> **Task requirements**
From the entries below, reproduce exactly the line containing "Model this object", the line containing "face is hollow.", and every line in between, with nothing added.

> **Data extract**
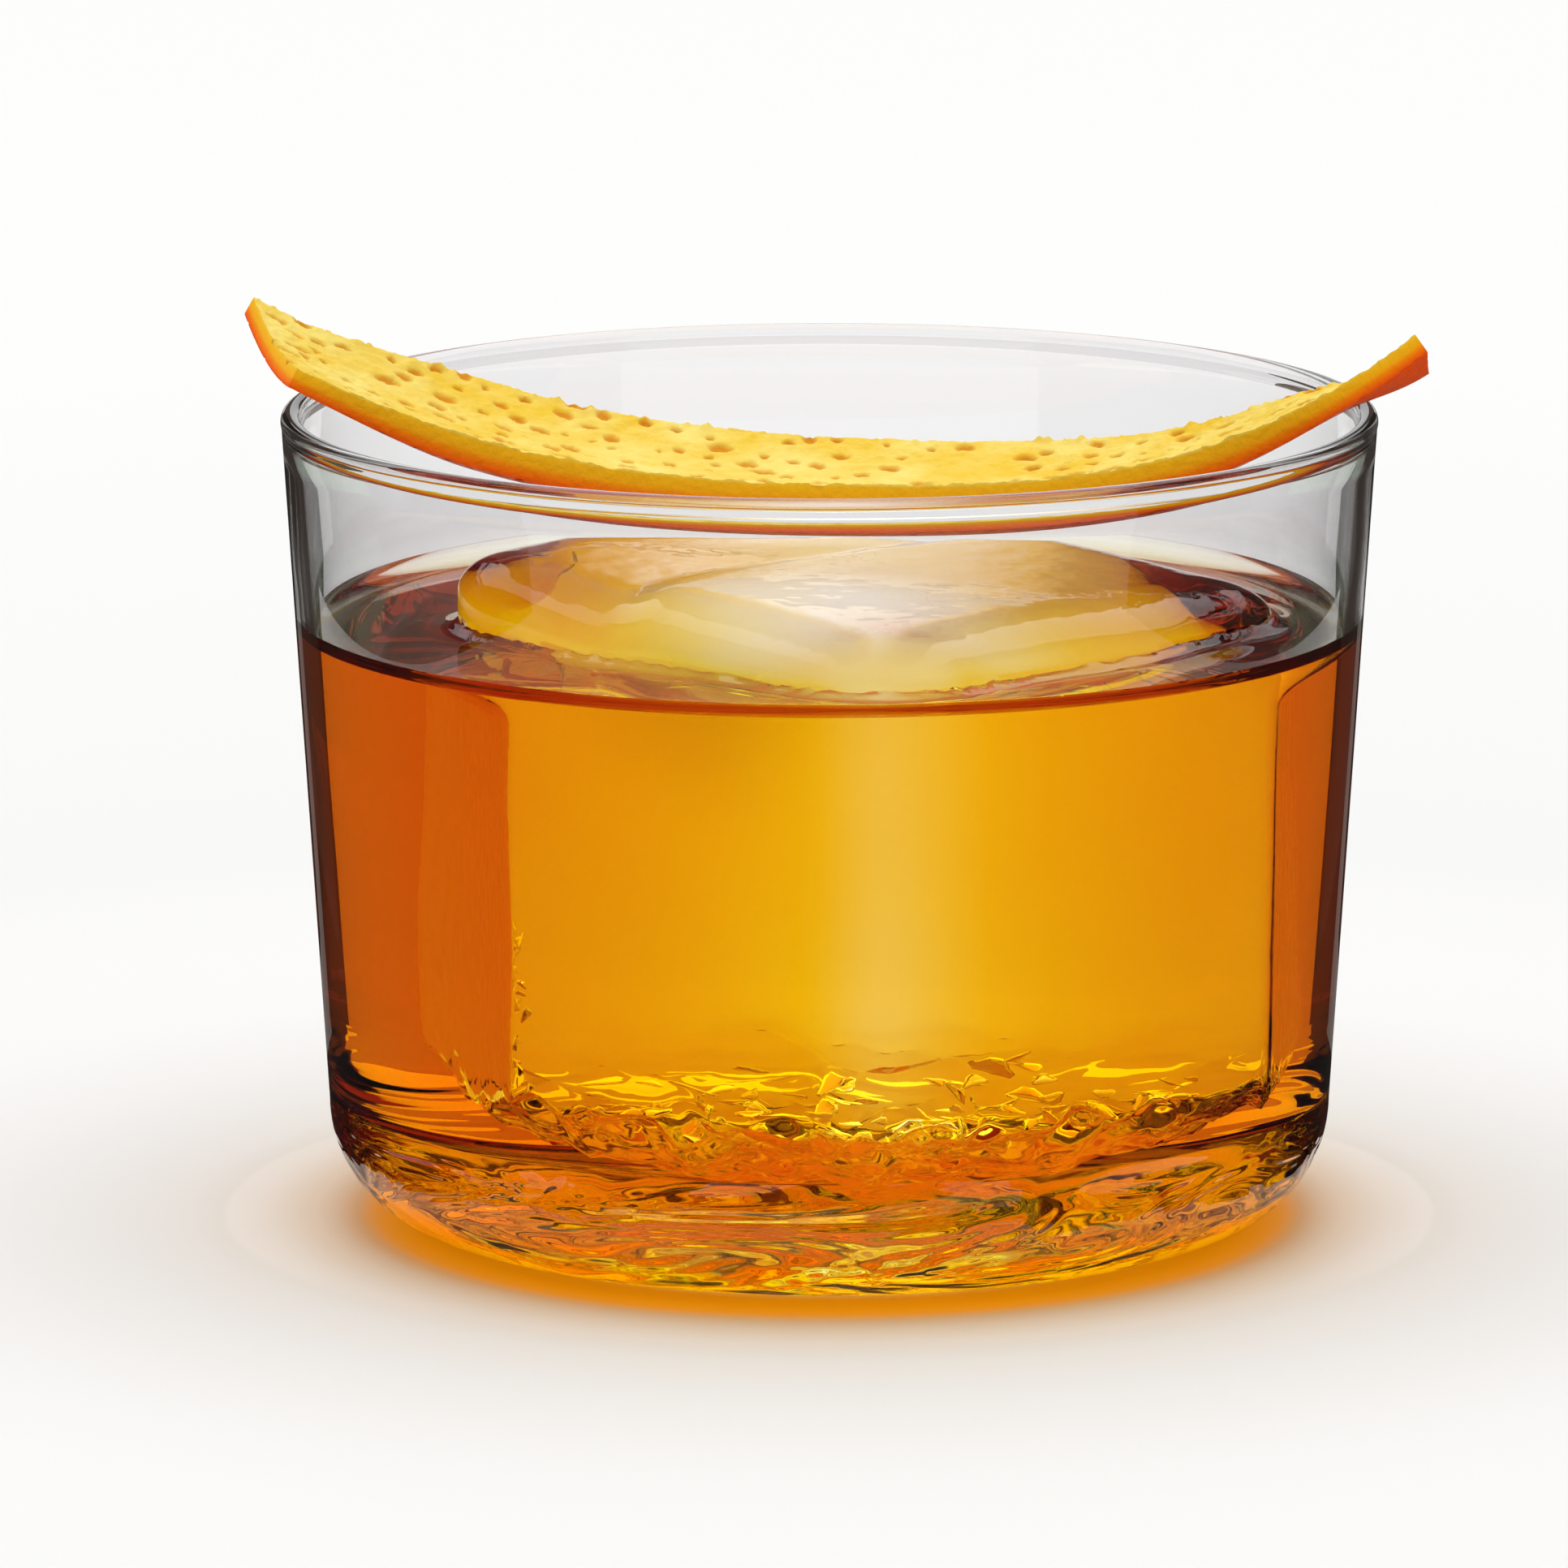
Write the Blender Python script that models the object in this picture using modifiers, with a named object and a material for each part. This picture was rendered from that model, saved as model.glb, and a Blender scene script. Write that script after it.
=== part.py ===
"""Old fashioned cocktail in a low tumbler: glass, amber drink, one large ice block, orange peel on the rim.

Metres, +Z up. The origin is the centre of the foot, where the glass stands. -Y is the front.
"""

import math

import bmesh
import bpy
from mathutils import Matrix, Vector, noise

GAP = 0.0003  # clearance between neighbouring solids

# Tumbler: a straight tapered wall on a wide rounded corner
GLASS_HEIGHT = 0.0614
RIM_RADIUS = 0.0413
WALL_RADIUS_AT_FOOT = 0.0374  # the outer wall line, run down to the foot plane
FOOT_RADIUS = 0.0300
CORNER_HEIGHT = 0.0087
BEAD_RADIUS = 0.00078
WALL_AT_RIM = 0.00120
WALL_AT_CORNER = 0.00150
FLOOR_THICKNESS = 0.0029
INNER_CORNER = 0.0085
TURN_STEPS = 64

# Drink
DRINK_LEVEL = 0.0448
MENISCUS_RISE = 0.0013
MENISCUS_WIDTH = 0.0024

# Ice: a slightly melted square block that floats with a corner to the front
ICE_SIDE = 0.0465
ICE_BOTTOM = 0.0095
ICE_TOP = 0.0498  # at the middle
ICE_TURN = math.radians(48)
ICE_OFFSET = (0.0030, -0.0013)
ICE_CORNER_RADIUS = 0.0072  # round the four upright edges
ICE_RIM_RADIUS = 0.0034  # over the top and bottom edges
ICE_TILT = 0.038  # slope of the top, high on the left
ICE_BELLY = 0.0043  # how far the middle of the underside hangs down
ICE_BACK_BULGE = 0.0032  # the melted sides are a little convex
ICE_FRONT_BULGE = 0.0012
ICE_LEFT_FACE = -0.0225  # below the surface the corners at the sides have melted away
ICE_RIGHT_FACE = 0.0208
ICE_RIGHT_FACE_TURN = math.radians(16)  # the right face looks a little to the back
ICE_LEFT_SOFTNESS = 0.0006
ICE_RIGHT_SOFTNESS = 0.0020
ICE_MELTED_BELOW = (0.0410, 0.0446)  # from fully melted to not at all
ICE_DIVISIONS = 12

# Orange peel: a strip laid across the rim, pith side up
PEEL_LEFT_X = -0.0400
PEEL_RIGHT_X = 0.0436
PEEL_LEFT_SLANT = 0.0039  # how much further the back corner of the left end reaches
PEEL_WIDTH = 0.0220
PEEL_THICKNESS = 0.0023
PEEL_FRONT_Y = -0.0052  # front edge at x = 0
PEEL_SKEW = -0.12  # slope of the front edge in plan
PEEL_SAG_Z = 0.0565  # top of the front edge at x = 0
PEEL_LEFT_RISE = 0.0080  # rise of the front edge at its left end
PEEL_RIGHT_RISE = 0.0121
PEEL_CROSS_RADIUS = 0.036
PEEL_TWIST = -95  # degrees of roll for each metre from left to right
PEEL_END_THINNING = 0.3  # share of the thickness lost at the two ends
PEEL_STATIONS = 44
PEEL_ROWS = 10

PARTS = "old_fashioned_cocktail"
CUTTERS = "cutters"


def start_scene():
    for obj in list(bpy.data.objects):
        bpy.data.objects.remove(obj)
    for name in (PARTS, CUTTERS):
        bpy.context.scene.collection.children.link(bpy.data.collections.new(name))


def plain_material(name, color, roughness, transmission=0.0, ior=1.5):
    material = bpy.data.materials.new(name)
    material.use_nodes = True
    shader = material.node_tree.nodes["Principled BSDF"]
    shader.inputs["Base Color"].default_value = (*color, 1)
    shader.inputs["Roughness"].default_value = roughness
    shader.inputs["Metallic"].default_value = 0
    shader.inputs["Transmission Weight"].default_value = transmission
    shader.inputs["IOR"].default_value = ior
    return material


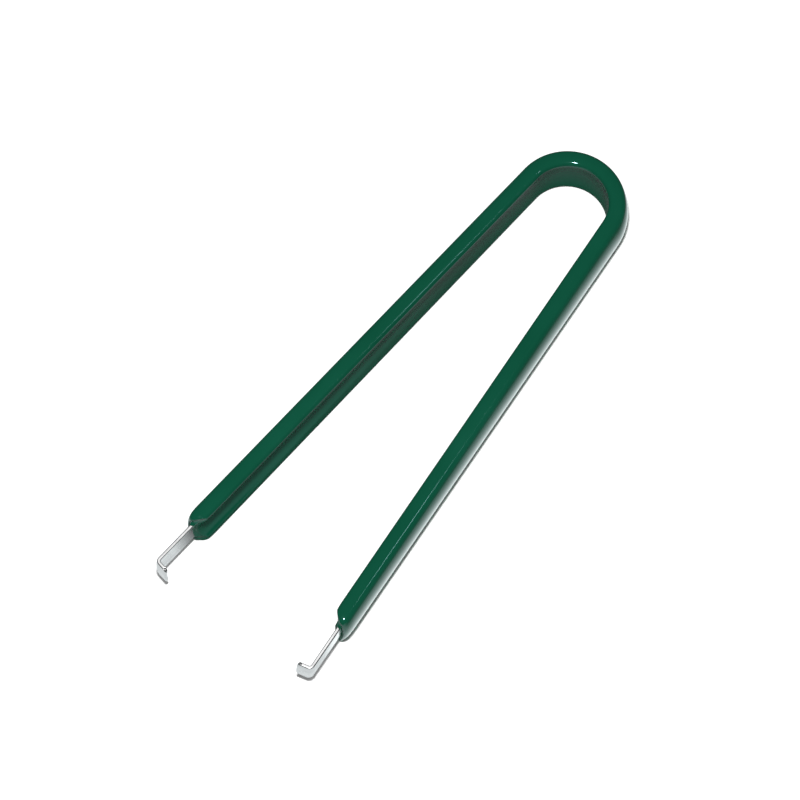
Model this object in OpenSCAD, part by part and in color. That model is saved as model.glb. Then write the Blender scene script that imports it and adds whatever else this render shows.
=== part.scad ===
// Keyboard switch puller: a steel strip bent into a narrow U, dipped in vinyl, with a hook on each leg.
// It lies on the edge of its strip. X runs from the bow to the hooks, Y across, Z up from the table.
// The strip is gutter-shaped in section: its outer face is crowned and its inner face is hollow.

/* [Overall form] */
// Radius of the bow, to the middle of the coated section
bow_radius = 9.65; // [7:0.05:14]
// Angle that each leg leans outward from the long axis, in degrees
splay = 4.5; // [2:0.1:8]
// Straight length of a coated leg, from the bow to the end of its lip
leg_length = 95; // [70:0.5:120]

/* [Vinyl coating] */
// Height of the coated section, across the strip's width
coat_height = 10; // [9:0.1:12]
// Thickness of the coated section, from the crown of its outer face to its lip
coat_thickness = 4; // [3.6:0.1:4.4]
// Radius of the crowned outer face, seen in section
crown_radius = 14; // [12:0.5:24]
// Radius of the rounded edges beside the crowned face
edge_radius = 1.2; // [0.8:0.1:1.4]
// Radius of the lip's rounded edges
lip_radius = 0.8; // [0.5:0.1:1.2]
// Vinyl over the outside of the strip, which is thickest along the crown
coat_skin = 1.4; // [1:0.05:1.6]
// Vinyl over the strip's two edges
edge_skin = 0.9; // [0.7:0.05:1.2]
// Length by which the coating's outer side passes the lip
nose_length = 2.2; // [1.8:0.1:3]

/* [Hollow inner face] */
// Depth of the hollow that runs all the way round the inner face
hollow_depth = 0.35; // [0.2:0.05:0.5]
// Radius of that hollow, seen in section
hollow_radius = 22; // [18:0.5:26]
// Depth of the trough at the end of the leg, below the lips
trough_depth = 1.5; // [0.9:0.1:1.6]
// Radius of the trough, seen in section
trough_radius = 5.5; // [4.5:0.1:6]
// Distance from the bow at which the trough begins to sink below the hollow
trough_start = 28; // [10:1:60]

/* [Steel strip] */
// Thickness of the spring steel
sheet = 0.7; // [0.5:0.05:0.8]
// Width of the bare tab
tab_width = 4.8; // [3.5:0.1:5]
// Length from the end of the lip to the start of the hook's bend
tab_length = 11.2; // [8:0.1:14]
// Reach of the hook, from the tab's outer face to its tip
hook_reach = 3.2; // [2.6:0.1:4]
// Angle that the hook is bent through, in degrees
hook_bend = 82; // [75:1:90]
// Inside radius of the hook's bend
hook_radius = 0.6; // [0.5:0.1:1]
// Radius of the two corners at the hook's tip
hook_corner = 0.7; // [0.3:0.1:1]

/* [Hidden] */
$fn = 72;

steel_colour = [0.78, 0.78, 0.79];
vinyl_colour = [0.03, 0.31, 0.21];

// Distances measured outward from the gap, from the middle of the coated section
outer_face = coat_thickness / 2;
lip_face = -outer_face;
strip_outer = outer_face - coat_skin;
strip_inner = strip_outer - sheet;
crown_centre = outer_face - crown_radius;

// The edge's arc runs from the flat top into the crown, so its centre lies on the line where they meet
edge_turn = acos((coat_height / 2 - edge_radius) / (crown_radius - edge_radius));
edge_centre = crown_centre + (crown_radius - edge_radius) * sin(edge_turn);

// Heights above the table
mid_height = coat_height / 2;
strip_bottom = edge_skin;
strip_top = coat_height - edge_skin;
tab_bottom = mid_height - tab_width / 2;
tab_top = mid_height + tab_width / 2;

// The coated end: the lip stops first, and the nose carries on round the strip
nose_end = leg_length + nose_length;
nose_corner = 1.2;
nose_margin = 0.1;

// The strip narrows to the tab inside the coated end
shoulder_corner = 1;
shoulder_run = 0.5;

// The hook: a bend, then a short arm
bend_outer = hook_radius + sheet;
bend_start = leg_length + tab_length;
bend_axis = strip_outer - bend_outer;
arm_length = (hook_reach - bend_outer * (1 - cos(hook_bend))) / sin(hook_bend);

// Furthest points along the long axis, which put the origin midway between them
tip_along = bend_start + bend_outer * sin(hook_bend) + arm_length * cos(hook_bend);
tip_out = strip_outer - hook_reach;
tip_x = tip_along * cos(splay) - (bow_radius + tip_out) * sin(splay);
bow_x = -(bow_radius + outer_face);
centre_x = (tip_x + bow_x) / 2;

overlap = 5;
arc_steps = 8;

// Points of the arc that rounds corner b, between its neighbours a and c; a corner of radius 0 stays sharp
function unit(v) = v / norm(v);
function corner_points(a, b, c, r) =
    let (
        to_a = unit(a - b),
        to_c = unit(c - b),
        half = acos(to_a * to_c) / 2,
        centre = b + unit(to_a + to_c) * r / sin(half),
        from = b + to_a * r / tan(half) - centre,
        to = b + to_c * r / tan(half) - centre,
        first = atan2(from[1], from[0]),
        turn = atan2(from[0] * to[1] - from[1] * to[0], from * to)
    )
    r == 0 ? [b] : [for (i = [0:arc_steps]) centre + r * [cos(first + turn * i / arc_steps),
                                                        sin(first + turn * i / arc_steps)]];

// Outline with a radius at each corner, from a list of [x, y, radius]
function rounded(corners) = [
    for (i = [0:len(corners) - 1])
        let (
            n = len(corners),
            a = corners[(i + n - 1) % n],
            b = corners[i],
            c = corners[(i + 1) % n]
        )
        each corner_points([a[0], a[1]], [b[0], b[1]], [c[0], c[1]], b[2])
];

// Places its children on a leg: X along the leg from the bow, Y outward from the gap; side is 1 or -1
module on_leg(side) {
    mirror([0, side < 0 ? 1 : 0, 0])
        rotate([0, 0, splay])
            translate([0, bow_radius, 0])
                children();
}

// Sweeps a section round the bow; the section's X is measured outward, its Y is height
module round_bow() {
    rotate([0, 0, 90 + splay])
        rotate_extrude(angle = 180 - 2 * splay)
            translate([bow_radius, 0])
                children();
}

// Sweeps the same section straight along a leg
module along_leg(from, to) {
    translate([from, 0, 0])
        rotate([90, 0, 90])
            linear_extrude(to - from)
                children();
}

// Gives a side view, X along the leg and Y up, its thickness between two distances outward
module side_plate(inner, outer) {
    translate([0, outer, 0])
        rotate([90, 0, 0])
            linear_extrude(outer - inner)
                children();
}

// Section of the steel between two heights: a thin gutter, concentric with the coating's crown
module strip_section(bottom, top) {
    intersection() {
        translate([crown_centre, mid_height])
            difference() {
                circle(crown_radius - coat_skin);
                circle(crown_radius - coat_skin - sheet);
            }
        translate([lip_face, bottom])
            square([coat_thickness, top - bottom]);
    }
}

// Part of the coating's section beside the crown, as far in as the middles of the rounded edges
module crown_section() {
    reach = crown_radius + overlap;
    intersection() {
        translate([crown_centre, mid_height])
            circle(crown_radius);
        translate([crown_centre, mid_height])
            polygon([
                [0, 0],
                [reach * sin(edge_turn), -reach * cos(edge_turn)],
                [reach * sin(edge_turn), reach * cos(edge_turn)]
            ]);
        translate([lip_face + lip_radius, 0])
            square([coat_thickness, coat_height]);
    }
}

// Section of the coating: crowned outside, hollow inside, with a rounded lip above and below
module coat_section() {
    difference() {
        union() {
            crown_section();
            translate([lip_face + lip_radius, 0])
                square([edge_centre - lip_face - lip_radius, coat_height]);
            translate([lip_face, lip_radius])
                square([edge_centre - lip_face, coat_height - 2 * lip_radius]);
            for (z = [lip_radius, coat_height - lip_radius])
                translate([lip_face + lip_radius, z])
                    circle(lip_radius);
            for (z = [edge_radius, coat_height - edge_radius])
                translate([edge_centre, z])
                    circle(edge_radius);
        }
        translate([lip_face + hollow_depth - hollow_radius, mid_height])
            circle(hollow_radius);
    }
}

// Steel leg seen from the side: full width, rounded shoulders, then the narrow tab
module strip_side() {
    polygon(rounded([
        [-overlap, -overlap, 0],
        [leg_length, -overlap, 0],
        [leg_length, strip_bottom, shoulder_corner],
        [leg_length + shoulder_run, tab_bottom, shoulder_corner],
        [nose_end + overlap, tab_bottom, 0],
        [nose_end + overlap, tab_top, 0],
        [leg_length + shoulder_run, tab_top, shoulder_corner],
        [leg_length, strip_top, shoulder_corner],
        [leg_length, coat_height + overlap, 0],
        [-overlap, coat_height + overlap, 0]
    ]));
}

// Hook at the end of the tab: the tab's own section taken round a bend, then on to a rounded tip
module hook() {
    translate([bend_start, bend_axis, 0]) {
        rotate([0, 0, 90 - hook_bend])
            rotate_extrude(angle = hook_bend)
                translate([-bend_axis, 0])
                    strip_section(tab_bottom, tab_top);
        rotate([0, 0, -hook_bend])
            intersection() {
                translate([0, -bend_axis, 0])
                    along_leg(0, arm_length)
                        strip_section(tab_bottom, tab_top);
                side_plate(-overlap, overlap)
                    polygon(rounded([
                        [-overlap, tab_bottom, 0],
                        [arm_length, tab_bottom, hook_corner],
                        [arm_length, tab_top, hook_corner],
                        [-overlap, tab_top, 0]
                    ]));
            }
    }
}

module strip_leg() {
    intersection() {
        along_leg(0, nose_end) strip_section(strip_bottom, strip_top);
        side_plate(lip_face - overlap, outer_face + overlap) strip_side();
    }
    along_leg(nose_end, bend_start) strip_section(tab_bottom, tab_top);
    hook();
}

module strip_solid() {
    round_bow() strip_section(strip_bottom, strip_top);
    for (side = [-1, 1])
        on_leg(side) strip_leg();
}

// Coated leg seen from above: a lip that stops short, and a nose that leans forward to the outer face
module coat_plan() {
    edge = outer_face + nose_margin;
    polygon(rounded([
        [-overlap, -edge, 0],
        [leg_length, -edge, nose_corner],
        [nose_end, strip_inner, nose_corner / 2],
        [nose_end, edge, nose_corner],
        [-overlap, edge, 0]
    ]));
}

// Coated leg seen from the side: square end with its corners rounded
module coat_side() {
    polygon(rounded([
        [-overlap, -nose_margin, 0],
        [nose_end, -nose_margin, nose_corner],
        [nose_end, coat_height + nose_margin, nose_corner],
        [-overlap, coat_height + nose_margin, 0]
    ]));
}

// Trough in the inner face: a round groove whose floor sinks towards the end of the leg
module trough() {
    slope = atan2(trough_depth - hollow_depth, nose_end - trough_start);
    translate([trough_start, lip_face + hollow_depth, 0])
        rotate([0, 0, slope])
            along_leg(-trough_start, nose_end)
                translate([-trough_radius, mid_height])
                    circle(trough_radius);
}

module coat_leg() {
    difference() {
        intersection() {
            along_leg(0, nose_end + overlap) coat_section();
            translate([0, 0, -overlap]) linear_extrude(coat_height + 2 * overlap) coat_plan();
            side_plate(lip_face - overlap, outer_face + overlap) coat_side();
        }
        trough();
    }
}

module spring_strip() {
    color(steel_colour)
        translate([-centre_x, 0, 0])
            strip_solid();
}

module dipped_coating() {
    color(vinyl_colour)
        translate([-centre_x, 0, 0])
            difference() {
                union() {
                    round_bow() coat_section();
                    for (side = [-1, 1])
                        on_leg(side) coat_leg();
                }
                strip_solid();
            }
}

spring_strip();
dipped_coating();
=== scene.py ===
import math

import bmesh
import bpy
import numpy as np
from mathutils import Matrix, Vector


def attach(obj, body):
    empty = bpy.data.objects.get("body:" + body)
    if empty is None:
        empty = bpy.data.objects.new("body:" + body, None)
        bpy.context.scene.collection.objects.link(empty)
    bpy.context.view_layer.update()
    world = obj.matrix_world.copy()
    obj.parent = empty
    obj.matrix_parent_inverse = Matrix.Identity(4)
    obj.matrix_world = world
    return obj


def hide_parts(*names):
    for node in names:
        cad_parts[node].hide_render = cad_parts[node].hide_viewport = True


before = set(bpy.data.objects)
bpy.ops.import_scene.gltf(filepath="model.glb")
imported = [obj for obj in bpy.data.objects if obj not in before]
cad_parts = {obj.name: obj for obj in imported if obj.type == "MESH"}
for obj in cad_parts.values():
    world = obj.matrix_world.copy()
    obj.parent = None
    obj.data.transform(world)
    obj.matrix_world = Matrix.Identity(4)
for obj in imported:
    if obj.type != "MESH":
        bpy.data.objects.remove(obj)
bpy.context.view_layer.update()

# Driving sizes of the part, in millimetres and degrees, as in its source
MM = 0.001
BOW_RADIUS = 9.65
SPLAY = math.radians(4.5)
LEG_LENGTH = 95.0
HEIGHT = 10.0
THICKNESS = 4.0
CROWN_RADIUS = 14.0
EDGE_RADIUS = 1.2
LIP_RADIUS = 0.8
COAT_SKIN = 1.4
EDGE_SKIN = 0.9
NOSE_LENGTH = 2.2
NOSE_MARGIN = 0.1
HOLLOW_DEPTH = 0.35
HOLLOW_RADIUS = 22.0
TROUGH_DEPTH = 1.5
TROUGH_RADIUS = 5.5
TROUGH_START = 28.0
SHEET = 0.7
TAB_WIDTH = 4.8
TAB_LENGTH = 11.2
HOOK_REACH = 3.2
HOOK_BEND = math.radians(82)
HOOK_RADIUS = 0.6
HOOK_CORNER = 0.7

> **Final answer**
Model this object in OpenSCAD, part by part and in color. That model is saved as model.glb. Then write the Blender scene script that imports it and adds whatever else this render shows.
=== part.scad ===
// Keyboard switch puller: a steel strip bent into a narrow U, dipped in vinyl, with a hook on each leg.
// It lies on the edge of its strip. X runs from the bow to the hooks, Y across, Z up from the table.
// The strip is gutter-shaped in section: its outer face is crowned and its inner face is hollow.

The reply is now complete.